▸ Aim
The entries below contain a line with "Write the build123d" and a line with "# The origin". Quote exactly those two lines and all lines between them.

• • •

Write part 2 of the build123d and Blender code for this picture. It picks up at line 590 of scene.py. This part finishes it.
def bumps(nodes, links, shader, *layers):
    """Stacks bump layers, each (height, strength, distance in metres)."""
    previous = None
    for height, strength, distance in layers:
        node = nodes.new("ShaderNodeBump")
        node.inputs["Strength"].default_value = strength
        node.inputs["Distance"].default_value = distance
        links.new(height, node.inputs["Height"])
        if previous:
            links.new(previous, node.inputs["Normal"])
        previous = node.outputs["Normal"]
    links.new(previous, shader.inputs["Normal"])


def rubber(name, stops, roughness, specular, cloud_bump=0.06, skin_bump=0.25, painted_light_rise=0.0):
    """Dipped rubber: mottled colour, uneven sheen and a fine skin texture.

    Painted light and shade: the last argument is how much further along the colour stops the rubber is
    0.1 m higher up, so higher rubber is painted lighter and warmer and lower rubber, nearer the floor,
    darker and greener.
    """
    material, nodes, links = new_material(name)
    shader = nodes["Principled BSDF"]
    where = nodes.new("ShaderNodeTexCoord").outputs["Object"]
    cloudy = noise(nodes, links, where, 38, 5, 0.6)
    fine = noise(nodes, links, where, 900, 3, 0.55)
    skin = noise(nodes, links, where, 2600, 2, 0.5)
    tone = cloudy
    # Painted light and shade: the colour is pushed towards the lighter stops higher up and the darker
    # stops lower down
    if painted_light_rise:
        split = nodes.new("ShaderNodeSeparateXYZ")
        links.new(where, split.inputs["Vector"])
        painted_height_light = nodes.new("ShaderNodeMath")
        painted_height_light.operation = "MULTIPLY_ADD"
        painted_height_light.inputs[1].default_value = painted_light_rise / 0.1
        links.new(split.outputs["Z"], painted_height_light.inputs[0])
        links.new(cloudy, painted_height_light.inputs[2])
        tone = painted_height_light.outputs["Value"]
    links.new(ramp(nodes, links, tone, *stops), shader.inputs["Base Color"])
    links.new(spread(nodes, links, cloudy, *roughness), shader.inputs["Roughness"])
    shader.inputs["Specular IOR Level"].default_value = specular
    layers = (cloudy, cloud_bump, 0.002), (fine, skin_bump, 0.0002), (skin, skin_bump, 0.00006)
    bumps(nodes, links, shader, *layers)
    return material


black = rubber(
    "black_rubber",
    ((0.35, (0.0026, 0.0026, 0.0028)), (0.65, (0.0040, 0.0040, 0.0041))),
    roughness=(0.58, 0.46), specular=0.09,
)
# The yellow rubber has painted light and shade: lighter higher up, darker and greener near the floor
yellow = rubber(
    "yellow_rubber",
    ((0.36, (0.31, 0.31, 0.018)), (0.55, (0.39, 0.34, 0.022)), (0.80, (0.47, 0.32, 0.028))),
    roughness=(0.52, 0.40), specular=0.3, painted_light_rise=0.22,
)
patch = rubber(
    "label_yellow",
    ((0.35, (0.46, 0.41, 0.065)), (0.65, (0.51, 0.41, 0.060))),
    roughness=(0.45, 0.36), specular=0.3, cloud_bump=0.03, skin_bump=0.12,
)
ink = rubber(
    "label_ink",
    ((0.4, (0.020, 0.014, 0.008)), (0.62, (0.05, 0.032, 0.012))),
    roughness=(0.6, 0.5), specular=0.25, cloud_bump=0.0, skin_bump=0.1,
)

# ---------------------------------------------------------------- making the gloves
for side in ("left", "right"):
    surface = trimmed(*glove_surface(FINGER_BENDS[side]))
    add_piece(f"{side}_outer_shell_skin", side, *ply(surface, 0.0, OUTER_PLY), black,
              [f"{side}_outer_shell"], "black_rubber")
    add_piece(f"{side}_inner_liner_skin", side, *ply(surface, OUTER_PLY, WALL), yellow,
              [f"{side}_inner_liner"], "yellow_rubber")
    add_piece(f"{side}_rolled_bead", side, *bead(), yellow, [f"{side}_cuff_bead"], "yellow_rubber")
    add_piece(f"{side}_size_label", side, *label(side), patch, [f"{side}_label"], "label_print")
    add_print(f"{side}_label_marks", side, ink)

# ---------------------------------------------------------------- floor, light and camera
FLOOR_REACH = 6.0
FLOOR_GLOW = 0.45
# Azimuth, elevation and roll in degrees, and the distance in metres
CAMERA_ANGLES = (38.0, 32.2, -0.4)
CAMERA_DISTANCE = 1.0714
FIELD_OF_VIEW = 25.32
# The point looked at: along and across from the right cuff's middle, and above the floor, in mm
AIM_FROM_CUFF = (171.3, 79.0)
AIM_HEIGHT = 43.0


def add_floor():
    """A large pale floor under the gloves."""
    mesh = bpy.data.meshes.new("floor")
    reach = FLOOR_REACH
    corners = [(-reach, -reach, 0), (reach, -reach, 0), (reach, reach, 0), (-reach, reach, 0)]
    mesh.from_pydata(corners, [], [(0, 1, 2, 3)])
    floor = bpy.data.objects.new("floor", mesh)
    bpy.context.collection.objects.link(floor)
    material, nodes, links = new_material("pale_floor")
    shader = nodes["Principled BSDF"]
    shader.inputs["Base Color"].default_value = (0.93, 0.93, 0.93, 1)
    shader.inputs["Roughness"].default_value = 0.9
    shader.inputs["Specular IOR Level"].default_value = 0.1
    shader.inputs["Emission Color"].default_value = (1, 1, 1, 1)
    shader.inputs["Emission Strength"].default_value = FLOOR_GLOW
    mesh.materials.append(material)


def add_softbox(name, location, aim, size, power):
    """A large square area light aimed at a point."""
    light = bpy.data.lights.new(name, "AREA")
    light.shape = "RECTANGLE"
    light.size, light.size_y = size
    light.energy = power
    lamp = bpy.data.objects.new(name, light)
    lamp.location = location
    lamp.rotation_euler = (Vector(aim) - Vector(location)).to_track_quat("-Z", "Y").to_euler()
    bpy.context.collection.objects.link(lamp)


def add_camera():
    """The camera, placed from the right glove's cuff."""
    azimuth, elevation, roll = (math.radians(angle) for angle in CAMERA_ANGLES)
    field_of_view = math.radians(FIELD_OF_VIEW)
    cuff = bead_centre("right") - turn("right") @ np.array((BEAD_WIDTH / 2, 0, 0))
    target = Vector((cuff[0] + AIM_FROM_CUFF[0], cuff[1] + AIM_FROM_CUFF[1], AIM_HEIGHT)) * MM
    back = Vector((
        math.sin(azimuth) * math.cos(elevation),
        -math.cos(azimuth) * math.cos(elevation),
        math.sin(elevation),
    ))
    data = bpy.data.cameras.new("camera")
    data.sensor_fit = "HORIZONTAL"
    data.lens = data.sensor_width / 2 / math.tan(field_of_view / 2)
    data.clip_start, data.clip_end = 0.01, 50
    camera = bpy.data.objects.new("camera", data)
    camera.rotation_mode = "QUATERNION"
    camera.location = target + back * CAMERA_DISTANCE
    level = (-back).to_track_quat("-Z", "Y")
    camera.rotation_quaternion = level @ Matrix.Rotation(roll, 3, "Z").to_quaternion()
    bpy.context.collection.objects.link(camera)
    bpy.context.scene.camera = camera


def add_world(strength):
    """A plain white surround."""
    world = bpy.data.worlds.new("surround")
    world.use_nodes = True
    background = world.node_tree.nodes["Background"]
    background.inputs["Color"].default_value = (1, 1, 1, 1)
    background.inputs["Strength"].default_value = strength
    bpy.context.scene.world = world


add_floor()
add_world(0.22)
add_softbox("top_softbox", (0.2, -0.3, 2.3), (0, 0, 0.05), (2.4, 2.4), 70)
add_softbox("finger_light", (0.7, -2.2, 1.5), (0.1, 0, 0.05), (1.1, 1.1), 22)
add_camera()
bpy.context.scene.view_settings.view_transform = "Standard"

• • •

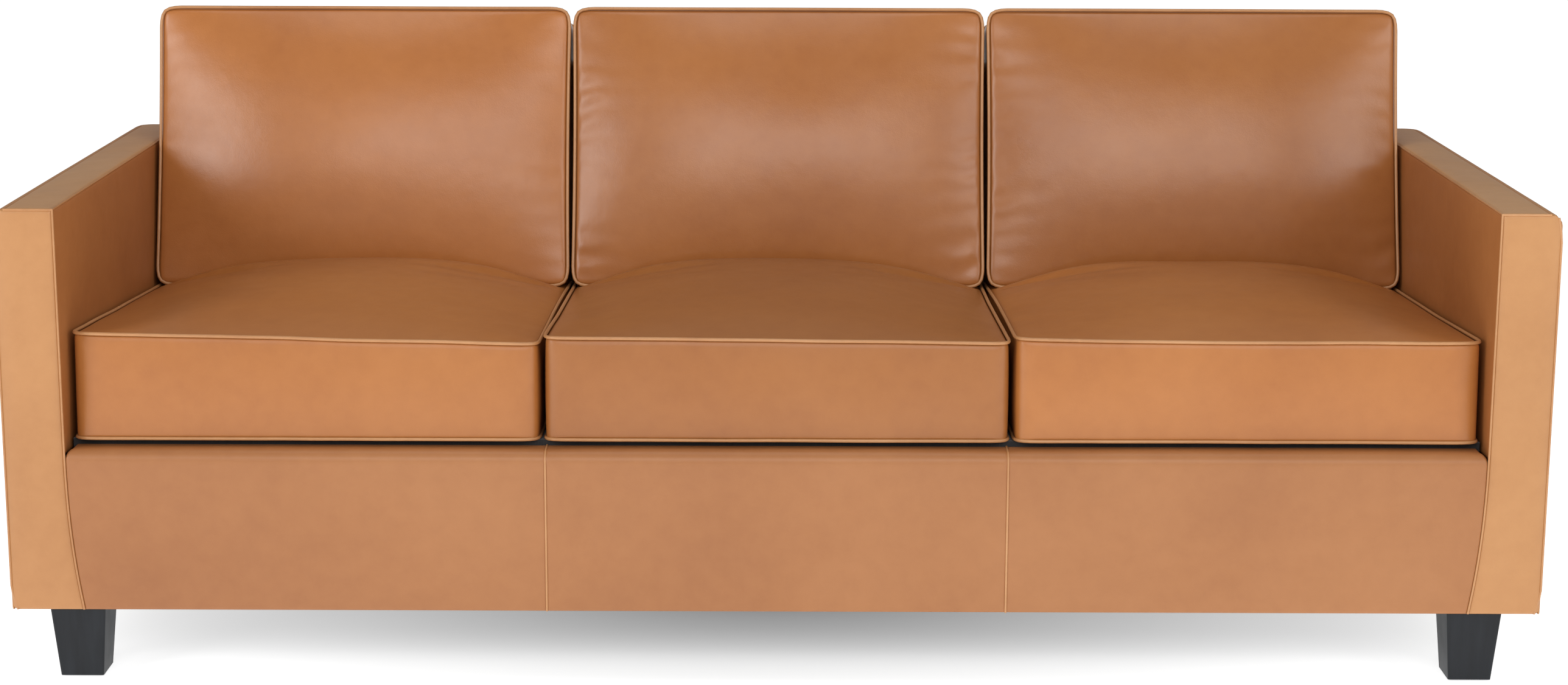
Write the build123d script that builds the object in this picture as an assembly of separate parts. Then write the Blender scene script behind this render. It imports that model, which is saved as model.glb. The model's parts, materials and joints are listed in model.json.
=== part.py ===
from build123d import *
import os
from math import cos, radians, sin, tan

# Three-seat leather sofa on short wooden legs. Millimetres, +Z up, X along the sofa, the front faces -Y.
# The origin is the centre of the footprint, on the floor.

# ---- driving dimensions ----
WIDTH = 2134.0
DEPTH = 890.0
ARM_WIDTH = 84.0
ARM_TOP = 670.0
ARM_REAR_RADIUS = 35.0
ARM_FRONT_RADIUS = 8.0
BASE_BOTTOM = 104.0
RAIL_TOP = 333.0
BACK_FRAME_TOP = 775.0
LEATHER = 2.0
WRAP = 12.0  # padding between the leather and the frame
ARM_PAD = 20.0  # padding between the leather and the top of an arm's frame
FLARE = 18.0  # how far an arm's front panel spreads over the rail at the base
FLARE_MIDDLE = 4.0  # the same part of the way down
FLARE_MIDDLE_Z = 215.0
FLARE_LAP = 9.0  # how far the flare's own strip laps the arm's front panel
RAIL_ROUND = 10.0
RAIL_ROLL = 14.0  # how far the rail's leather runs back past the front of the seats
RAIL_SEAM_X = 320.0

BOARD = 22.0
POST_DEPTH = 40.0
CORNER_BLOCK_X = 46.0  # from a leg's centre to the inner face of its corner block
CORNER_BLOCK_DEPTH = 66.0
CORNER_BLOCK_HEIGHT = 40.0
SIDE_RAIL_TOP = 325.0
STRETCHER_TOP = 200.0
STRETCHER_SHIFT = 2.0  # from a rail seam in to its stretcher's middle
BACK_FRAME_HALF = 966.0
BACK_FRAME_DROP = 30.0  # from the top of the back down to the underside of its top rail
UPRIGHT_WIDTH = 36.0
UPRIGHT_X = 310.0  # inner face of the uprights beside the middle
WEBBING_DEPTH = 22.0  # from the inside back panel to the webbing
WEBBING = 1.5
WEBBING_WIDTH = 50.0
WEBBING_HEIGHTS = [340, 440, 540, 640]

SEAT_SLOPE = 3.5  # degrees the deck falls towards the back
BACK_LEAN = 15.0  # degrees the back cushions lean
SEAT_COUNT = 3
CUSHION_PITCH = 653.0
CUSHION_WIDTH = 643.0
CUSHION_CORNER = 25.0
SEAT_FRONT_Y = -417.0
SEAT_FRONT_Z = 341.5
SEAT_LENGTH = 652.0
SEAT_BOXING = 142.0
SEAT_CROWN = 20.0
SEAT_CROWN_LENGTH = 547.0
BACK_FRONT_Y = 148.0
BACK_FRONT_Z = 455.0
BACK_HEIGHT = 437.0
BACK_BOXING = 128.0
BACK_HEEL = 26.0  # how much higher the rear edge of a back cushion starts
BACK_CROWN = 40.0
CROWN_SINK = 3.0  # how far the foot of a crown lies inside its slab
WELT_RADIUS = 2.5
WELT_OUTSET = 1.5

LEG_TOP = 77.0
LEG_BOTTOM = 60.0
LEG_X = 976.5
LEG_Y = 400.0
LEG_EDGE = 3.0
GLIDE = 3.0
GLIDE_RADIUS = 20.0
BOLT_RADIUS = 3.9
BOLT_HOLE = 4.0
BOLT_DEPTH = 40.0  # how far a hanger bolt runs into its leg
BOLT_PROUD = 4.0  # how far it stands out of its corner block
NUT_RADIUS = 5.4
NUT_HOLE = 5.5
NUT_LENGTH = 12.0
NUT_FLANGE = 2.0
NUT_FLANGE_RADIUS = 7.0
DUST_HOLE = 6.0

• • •

▸ Exercise solution
Write the build123d script that builds the object in this picture as an assembly of separate parts. Then write the Blender scene script behind this render. It imports that model, which is saved as model.glb. The model's parts, materials and joints are listed in model.json.
=== part.py ===
from build123d import *
import os
from math import cos, radians, sin, tan

# Three-seat leather sofa on short wooden legs. Millimetres, +Z up, X along the sofa, the front faces -Y.
# The origin is the centre of the footprint, on the floor.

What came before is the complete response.